WHAT NEEDS TO BE DONE - Read the data and repeat it in full, exactly.

PROVIDED DATA -
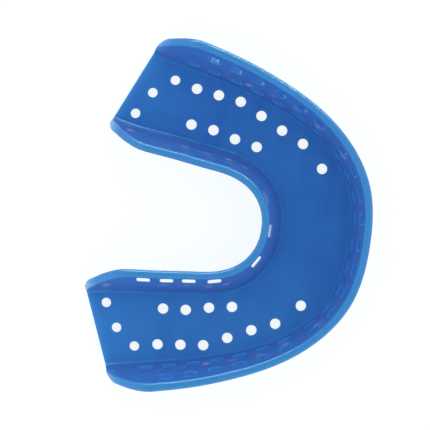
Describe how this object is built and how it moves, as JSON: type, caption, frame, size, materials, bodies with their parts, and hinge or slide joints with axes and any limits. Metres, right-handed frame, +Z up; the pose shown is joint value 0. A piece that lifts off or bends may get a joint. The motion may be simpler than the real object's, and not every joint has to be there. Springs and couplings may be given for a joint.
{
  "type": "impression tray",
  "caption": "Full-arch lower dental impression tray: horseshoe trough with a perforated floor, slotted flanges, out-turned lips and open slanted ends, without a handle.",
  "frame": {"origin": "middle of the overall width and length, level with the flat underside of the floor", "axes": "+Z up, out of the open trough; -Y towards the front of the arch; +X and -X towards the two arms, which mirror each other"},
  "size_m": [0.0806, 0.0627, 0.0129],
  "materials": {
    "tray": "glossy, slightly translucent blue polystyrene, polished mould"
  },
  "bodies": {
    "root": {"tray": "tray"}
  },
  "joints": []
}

WRITTEN SOLUTION -
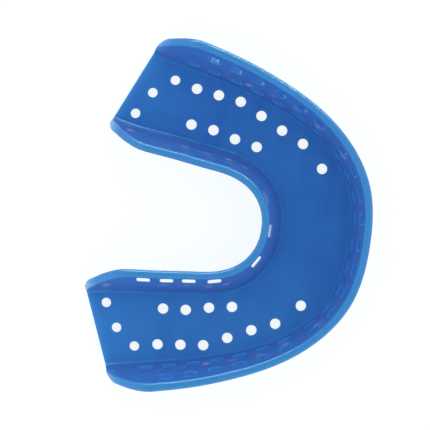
Describe how this object is built and how it moves, as JSON: type, caption, frame, size, materials, bodies with their parts, and hinge or slide joints with axes and any limits. Metres, right-handed frame, +Z up; the pose shown is joint value 0. A piece that lifts off or bends may get a joint. The motion may be simpler than the real object's, and not every joint has to be there. Springs and couplings may be given for a joint.
{
  "type": "impression tray",
  "caption": "Full-arch lower dental impression tray: horseshoe trough with a perforated floor, slotted flanges, out-turned lips and open slanted ends, without a handle.",
  "frame": {"origin": "middle of the overall width and length, level with the flat underside of the floor", "axes": "+Z up, out of the open trough; -Y towards the front of the arch; +X and -X towards the two arms, which mirror each other"},
  "size_m": [0.0806, 0.0627, 0.0129],
  "materials": {
    "tray": "glossy, slightly translucent blue polystyrene, polished mould"
  },
  "bodies": {
    "root": {"tray": "tray"}
  },
  "joints": []
}